Our amazing experience in Somoto was a multi-faceted affair. The farm, the family, the friends, the canyon – it was all perfect. I will remember this place for its serenity and its wildness. Thank you Somoto for all of your gifts!
Want to give this adventure a shot? (Logistics)
*Last updated in 2015.
Location: Finca Mejia- Somoto Cañon, Nicaragua
How to get there: From Estelí, go to the north terminal and catch a bus to Somoto Town. The trip takes about an hour and costs just a few cordobas. Then take the “Espino” bus to the canyon entrance where you need to get off at Hotel Danielle. Make arrangements with the farm ahead of time to have someone meet you at the trailhead. The hike into the farm takes about 45 minutes on an uneven dirt trail- wear sneakers if you aren’t a confident flip-flop hiker. Also, consider arriving later in the day to avoid the pounding sun!

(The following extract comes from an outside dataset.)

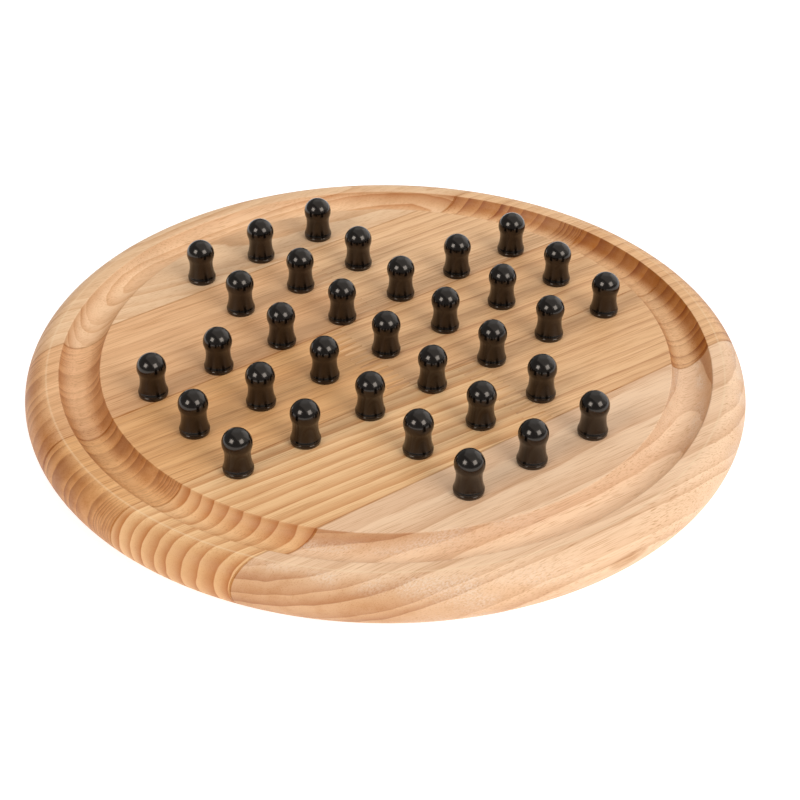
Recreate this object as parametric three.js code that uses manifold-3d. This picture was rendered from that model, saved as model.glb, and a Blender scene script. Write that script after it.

Contact information: (reserve by phone)
Cost: We paid a mere $5 per day for accommodation and 3 meals. The canyoneering tour was $15 usd per person.
What to bring: (not so obvious items)
Clothes that you don’t mind getting dirty and a pair of sneakers.
Extra snacks to subsidize the meals
Items for relaxation- books, journals, etc…
Things to note:
You will have no access to ATMs or grocery stores while at the farm. Bring plenty of cash and snacks if you are someone who needs a little more than 3 simple meals a day. There is filtered water provided.
This is a working farm, so provide a helping hand and learn some cool things! Activities include but are not limited to milking cows, feeding cows, making tortillas, and making cheese.
Give yourself at least 3 days to stay and explore.